To be done: Of all the lines in the material below, how many include the string "from"? Give the number only.

Parts and joints as JSON:

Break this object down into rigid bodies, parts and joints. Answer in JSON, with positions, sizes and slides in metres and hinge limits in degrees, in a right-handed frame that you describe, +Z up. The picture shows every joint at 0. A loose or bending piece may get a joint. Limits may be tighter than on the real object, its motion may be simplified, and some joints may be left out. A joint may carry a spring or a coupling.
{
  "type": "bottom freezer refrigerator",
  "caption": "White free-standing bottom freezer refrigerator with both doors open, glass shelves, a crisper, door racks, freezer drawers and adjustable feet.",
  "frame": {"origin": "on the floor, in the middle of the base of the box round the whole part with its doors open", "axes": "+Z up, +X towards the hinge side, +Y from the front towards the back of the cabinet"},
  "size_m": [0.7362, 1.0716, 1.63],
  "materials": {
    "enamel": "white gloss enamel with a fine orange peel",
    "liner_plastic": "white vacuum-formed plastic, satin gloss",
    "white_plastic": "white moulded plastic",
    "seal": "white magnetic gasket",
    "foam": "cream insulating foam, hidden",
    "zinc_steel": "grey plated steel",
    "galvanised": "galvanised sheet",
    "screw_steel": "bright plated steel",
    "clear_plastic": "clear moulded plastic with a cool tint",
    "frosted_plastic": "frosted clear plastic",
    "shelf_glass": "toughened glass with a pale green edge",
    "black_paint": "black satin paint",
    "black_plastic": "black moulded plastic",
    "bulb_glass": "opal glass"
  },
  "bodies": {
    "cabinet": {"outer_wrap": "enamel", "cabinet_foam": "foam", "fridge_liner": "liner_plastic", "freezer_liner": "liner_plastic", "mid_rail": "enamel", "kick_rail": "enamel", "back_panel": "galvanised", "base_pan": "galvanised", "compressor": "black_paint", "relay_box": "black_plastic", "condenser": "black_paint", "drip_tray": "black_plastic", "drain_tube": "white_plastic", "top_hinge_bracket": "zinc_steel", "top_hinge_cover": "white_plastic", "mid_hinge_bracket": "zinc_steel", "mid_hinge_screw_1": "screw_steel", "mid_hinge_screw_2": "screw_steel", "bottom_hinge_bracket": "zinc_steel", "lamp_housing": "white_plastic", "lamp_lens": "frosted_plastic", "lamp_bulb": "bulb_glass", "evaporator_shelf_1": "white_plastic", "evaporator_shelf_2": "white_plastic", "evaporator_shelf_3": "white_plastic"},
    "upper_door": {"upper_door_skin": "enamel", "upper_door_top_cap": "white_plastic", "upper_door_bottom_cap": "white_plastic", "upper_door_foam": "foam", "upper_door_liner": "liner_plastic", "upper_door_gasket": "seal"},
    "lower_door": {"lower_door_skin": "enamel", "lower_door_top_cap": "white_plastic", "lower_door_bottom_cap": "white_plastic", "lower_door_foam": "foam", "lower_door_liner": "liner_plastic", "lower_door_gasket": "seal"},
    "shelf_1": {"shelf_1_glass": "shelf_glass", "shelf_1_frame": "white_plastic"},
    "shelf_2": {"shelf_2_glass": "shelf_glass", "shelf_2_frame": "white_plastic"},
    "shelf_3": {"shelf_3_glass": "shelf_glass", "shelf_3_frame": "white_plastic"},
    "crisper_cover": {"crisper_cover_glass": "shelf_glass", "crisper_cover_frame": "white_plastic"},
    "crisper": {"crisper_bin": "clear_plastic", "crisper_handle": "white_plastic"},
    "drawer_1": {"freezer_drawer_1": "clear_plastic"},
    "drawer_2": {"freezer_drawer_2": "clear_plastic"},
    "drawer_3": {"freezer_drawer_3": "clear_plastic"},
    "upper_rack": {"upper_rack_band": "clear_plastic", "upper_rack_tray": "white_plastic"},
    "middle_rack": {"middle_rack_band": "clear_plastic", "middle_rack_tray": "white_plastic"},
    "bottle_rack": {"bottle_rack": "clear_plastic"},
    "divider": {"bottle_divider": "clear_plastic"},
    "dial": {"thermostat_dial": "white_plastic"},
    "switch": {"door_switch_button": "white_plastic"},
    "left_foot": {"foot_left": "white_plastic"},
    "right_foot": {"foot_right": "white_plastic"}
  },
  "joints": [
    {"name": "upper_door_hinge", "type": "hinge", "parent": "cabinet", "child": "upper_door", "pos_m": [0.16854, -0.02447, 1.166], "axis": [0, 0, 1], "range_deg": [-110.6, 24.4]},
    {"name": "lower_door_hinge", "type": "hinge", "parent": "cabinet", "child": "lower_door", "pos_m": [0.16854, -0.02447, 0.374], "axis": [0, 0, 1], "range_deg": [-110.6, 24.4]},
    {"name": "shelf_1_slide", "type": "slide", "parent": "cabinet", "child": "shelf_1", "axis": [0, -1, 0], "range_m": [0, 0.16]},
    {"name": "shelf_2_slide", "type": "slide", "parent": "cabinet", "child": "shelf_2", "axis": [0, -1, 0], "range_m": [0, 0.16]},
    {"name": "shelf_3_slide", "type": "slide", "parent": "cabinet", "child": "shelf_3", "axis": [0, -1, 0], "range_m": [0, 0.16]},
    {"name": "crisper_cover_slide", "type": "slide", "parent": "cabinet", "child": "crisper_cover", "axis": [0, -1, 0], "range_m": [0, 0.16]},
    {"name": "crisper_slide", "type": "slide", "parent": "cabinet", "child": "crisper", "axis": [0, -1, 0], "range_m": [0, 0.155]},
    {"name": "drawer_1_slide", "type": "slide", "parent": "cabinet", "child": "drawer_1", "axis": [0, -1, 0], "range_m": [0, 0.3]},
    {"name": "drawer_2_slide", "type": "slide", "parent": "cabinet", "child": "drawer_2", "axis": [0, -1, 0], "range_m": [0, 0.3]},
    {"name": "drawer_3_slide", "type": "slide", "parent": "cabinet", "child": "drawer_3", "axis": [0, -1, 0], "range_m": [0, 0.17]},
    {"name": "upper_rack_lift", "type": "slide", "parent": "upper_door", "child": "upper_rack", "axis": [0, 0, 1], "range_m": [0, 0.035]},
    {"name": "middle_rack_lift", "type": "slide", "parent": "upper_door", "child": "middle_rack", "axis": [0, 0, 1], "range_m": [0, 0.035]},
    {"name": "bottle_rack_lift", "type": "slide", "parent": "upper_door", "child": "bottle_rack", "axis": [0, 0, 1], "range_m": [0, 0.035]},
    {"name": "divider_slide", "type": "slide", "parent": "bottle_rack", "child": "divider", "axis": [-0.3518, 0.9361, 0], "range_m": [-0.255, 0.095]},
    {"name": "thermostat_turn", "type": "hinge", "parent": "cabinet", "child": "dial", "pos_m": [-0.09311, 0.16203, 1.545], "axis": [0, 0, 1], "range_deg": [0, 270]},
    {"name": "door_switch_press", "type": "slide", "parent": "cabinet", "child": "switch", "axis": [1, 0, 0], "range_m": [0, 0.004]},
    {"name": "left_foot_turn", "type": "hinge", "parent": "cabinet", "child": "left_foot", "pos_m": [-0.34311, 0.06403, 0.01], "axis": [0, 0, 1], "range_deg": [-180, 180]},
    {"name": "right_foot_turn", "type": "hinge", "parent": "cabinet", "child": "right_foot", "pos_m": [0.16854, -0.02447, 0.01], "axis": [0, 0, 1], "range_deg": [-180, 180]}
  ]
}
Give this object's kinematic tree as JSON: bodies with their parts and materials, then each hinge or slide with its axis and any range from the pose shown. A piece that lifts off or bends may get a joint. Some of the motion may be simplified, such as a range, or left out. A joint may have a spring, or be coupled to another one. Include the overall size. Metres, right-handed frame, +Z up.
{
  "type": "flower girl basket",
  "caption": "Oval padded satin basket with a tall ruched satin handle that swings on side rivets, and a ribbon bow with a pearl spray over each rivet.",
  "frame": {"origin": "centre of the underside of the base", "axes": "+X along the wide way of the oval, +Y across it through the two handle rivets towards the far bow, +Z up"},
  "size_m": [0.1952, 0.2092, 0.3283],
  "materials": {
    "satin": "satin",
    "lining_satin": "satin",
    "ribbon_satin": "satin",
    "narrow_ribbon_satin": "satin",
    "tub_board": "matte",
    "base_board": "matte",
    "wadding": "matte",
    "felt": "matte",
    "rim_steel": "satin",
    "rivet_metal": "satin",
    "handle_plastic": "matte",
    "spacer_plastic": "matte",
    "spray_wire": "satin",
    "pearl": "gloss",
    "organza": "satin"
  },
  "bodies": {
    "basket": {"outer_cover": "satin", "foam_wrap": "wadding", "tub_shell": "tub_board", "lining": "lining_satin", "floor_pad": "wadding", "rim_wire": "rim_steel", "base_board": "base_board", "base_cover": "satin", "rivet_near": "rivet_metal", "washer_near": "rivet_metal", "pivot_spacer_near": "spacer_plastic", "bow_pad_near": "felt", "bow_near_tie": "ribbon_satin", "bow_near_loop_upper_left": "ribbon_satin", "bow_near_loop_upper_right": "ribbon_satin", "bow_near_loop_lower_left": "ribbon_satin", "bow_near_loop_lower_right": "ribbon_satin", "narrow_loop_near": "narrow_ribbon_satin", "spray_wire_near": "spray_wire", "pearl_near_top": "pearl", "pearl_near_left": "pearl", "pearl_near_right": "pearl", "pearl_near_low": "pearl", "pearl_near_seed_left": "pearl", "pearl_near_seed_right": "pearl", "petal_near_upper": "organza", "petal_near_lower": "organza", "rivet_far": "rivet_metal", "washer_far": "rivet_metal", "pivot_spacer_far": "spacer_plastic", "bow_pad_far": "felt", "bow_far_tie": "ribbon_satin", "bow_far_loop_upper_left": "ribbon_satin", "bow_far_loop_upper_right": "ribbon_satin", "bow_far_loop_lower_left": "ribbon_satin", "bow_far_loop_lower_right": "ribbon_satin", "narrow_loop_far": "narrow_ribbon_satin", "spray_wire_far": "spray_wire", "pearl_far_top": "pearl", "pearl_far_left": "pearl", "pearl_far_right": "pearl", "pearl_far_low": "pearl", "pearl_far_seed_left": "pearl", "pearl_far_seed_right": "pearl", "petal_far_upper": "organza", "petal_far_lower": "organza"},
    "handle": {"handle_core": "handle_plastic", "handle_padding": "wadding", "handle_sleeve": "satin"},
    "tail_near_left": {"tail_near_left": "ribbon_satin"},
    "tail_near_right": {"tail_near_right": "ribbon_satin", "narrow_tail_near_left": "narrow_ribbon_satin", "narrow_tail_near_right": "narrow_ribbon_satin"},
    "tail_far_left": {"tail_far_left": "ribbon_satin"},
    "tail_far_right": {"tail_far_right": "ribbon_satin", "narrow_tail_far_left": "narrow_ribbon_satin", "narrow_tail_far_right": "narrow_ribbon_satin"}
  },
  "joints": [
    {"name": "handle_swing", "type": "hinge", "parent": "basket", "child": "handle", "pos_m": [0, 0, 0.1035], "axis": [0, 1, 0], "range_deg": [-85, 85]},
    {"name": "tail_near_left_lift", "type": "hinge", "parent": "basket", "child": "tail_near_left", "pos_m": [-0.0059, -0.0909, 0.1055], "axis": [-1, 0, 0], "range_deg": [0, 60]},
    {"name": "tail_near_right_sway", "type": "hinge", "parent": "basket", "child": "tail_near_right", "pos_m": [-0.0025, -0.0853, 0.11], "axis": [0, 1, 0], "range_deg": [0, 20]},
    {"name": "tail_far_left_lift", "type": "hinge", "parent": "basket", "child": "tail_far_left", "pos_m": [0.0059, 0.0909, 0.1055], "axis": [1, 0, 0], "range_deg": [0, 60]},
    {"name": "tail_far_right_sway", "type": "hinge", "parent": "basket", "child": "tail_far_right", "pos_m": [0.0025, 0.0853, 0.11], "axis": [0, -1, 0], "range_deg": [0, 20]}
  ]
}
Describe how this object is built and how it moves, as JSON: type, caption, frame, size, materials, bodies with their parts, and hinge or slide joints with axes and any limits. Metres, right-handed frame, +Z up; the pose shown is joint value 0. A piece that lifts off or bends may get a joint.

The output: 2